A fossil crab from the Miocene Epoch (about 15 million years old), preserved in a sandstone bed cropping out on a beach near Comodora Rivadavia, Argentina. This crab and others like it in the sandstone were all preserved the same way: nearly entire, implying they were buried quickly, and parallel to the original sandy surface on which they settled. Could these have died after dehydration near the surf, and then been buried? How long ago did some crabs evolve to become semi-terrestrial? I don’t know, but now we have a hypothesis that can be applied to fossils like these and tested. (Coin is about 2.5 cm (1 in) wide; Photograph by Anthony Martin.)
Since then, I have seen these resting traces on the beaches of every Georgia barrier island, in the Bahamas, and other places where ghost crabs dwell. Although trace fossils echoing this behavior in ghost crabs or their ancestors have not yet been found, I predict that with the right images now in mind, geologists and paleontologists will recognize them some day.
So with this ichnological lesson from ghost-crab traces, I hope they have become just a bit less “ghostly” and much more alive in your imaginations.
Duncan, G.A. 1986. Burrows of Ocypode quadrata (Fabricus) as related to slopes of substrate surfaces.
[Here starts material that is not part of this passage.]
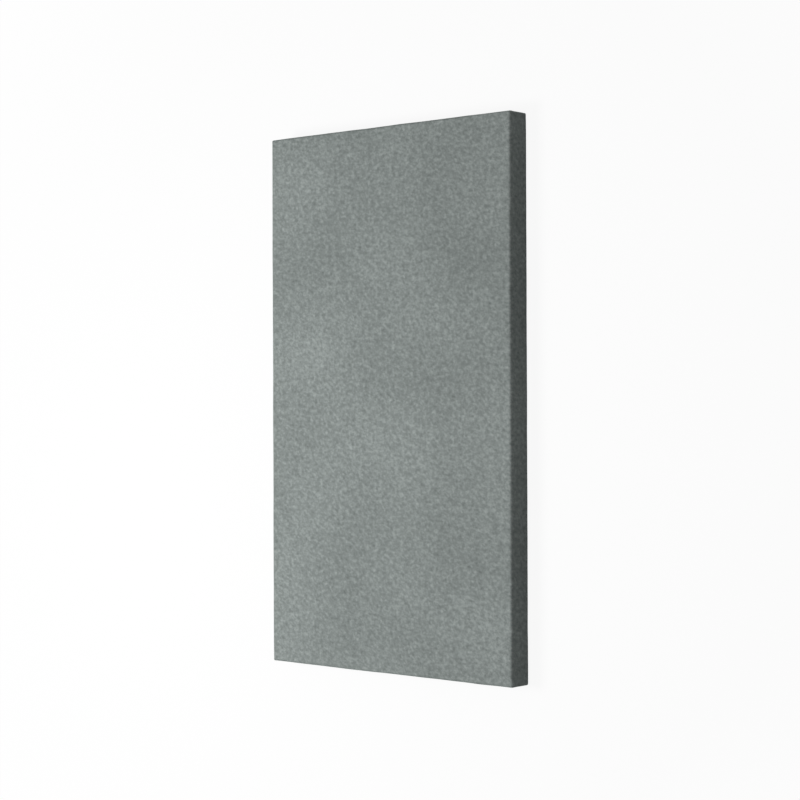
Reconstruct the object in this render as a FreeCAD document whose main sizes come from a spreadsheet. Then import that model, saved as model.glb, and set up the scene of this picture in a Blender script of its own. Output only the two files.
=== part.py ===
"""Fabric acoustic wall panel: a rigid glass-wool board wrapped in one piece of woven cloth.

Millimetres. The panel lies on its back: the covered front faces +Z, the length runs along Y and
the width along X. The origin is the middle of the back, on the plane that the hems rest on.

The cloth covers the front and the four edges and turns 50 mm on to the back. At each corner the
cloth of the long edge is tucked under the cloth of the short edge, and the short hem is folded to
a mitre over the long hem. The wool gives way under these double layers, so the board has shallow
pressed seats there and the outside stays flat.
"""

import os

import FreeCAD
import Part
import Sketcher

SIZES = {
    "panel_width": 610,
    "panel_length": 1067,
    "board_thickness": 50,
    "cloth_thickness": 1,
    "hem_width": 50,
    "corner_radius": 5,
    "front_bend_radius": 3.5,
    "back_bend_radius": 2.5,
    "bend_clearance": 0.3,
    "tuck_width": 25,
    "lap_width": 20,
    "tuck_margin": 1,
    "seat_clearance": 0.3,
    "fold_setback": 2,
    "crease_width": 0.8,
    "crease_depth": 0.6,
}

# Lengths that follow from the sizes above, as expressions for the sheet.
PANEL_THICKNESS = "(sizes.board_thickness + 2 * sizes.cloth_thickness)"
BOARD_TOP = "(sizes.board_thickness + sizes.cloth_thickness)"
HALF_WIDTH = "(sizes.panel_width / 2)"
HALF_LENGTH = "(sizes.panel_length / 2)"
HALF_WIDTH_INSIDE = "(sizes.panel_width / 2 - sizes.cloth_thickness)"
HALF_LENGTH_INSIDE = "(sizes.panel_length / 2 - sizes.cloth_thickness)"
TUCK_LOW = "(sizes.back_bend_radius + sizes.tuck_margin)"
TUCK_HIGH = f"({PANEL_THICKNESS} - sizes.front_bend_radius - sizes.tuck_margin)"


def new_document():
    """The document, with its driving dimensions in a sheet of aliased cells."""
    document = FreeCAD.newDocument("acoustic_wall_panel")
    sheet = document.addObject("Spreadsheet::Sheet", "sizes")
    for row, (name, value) in enumerate(SIZES.items(), start=1):
        sheet.set(f"A{row}", name)
        sheet.set(f"B{row}", str(value))
        sheet.setAlias(f"B{row}", name)
    document.recompute()
    return document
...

Journal of Paleontology, 60: 384-389.
Martin, A.J. 2006. Resting traces of Ocypode quadrata associated with hydration and respiration: Sapelo Island, Georgia, USA. Ichnos, 13: 57-67.
Wolcott, T. G. 1978. Ecological role of ghost crabs, Ocypode quadrata (Fabricius) on an ocean beach: Scavengers or predators? Journal of Experimental Marine Biology and Ecology, 31: 67-82.
Wolcott, T. G. 1984. Uptake of interstitial water from soil: mechanisms and ecological significance in the ghost crab Ocypode quadrata and two gecarcinid land crabs. Physiological Zoology, 57: 161-184.